Directions
All lines in the data bearing the string "before" should be identified and copied.
------ Record set ------
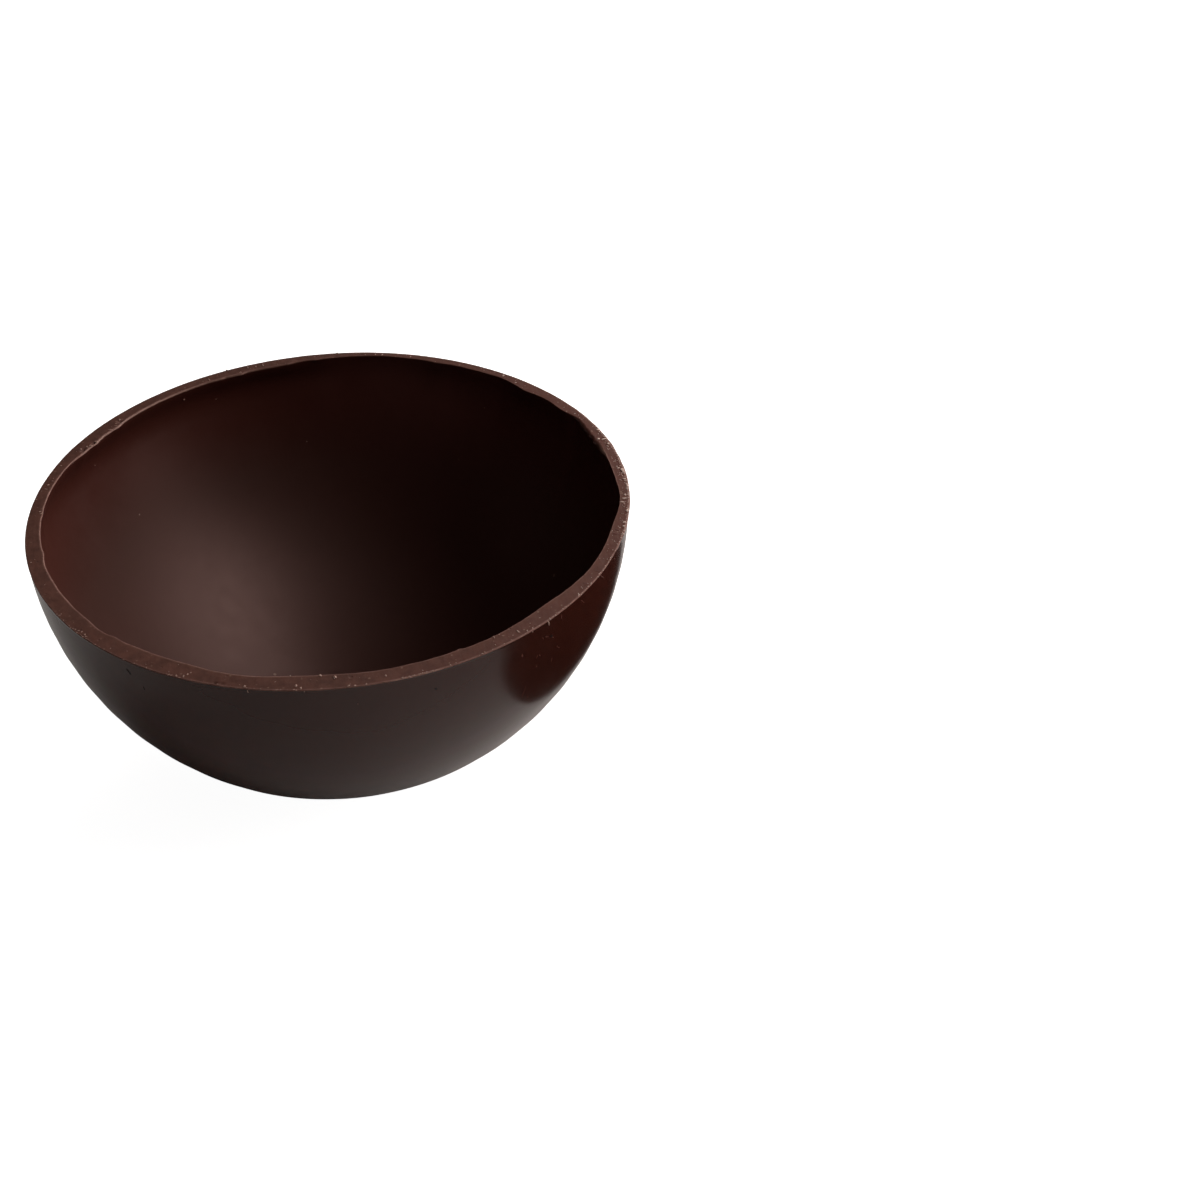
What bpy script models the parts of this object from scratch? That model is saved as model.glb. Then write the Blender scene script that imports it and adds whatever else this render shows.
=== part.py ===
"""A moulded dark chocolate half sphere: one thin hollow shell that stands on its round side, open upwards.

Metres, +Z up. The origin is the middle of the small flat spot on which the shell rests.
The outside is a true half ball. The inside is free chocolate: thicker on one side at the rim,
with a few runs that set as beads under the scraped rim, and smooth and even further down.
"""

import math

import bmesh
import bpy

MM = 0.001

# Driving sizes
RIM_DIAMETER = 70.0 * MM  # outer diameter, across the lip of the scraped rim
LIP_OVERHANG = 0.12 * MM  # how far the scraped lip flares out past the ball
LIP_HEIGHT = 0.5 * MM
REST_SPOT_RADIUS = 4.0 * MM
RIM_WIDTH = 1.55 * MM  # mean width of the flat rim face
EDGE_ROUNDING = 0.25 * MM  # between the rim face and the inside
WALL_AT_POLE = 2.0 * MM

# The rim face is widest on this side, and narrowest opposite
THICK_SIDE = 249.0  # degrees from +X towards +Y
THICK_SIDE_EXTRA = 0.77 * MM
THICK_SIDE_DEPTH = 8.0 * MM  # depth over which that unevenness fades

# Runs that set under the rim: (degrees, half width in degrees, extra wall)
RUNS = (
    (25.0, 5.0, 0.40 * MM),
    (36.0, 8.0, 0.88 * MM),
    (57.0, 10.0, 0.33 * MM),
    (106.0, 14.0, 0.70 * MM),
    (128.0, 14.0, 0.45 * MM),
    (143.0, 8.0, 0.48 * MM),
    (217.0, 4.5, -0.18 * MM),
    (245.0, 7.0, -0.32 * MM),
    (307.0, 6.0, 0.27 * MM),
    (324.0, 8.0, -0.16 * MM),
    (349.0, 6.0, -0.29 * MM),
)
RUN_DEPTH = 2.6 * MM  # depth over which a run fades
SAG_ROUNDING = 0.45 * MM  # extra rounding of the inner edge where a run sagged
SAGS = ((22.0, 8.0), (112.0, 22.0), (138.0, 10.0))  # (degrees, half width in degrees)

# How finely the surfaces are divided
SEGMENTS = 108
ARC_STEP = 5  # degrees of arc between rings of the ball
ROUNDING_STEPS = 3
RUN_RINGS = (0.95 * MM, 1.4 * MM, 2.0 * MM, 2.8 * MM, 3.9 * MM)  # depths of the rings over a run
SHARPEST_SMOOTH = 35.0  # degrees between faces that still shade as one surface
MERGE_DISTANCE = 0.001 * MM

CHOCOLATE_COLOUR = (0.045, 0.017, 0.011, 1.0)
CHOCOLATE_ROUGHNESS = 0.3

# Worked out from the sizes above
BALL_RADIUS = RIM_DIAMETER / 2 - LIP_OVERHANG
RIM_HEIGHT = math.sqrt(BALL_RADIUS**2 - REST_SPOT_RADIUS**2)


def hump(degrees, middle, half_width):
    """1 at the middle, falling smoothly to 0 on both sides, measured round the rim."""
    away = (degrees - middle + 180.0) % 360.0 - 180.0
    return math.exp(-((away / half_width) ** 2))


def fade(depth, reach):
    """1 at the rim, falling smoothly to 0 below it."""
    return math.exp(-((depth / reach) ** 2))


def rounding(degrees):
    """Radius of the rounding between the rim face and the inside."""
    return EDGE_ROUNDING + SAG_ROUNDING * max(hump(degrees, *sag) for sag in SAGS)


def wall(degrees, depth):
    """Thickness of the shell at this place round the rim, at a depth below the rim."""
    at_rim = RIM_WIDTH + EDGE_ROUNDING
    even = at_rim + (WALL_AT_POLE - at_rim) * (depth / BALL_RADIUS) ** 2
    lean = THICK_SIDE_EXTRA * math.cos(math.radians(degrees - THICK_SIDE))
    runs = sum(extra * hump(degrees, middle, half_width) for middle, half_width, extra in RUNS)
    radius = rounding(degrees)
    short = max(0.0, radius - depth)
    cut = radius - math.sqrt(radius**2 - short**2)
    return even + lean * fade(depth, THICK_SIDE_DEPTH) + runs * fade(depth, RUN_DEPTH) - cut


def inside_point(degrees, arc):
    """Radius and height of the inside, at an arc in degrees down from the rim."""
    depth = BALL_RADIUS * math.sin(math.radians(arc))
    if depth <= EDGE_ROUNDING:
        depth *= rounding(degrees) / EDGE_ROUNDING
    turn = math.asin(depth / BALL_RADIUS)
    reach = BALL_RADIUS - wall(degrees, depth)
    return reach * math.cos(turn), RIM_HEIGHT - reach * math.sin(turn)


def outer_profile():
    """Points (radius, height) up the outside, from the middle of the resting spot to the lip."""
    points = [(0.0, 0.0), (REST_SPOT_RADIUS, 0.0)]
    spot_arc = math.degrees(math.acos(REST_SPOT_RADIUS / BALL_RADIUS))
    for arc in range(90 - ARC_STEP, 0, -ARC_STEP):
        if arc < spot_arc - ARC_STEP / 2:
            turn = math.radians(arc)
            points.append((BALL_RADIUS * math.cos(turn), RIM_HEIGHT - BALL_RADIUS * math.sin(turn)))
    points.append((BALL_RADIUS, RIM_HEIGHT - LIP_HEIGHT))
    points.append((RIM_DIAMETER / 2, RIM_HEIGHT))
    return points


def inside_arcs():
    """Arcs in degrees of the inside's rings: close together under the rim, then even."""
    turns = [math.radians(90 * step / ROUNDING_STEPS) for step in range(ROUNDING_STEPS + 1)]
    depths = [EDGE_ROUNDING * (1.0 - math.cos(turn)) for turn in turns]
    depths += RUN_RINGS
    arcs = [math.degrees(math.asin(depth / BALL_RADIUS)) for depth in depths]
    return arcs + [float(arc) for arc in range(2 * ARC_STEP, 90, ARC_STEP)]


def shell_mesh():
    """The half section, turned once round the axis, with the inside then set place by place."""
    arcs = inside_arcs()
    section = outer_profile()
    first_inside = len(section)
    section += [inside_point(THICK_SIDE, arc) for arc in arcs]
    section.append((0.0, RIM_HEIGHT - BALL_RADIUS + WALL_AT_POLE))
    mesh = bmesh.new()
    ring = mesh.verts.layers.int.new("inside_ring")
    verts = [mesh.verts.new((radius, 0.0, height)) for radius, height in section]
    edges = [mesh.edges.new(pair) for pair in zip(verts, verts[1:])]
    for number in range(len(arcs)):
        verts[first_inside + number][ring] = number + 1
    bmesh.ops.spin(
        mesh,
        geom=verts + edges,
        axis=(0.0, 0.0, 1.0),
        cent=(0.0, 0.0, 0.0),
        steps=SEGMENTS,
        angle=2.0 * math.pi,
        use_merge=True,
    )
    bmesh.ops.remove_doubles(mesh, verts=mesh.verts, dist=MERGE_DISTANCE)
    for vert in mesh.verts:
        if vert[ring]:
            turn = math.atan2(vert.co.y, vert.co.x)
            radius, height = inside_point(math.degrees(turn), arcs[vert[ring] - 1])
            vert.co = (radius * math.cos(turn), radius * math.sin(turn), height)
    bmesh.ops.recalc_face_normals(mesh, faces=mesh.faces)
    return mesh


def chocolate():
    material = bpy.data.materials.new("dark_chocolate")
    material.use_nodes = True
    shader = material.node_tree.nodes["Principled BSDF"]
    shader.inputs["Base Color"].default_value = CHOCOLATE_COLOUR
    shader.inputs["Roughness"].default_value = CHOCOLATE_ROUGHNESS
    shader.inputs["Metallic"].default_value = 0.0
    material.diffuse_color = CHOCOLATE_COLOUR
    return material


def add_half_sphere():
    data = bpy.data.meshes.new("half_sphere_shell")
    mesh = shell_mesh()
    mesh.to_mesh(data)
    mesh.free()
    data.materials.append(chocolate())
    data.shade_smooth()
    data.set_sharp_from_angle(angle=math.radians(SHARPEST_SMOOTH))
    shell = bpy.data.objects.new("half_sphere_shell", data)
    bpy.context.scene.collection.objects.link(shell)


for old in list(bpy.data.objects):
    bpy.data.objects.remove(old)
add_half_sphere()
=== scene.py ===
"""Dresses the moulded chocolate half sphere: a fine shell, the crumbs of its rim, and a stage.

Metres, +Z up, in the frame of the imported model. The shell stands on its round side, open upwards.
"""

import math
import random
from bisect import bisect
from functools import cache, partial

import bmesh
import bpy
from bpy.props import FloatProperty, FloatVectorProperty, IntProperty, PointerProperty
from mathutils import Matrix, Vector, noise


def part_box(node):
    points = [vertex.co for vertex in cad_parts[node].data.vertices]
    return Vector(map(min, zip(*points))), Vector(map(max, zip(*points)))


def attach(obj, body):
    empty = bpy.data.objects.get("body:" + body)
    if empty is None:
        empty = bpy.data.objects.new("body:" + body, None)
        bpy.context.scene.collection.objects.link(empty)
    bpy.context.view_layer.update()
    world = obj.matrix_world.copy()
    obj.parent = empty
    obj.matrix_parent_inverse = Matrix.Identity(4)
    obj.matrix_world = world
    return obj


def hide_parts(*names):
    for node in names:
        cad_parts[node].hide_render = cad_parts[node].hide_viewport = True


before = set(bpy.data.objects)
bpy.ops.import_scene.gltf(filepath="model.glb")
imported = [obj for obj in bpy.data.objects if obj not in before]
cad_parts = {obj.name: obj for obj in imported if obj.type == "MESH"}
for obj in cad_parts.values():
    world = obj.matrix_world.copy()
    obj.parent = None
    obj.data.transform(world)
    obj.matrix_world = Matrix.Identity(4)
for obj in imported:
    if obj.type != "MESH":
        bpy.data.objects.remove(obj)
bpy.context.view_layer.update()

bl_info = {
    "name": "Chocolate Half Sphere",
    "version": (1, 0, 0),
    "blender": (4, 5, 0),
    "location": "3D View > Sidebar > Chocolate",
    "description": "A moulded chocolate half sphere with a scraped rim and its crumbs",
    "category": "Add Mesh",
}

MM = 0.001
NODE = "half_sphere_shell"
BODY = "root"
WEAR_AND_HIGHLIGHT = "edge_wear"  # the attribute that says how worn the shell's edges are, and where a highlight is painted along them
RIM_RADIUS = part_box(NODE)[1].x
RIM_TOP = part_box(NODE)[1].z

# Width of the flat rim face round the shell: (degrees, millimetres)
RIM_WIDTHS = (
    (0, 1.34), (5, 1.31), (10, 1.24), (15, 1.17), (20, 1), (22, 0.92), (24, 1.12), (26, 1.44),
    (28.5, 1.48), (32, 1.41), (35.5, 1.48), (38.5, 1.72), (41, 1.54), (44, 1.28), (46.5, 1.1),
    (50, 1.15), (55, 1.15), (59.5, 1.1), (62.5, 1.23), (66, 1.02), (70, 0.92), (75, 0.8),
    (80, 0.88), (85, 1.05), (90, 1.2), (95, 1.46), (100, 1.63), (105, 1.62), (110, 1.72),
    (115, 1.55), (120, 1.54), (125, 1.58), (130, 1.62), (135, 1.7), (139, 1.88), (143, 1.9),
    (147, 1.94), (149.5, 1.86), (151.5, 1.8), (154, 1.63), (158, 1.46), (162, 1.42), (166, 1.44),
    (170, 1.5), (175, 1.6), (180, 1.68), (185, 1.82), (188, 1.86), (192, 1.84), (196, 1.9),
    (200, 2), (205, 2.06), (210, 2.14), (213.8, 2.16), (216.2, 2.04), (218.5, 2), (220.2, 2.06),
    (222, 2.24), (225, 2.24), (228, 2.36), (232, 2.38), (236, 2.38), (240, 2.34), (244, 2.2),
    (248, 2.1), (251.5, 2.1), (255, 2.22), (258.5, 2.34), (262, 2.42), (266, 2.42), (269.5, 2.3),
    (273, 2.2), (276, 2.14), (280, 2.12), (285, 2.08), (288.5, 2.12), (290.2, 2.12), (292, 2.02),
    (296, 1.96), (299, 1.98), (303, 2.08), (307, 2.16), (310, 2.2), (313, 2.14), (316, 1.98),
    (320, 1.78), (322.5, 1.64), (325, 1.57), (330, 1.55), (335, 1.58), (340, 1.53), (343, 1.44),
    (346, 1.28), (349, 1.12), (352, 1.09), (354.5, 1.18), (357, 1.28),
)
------
------ Record set ------
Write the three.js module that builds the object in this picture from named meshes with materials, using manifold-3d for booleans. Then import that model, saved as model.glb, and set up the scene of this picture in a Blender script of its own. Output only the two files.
------
Solution for this problem
before = set(bpy.data.objects)
imported = [obj for obj in bpy.data.objects if obj not in before]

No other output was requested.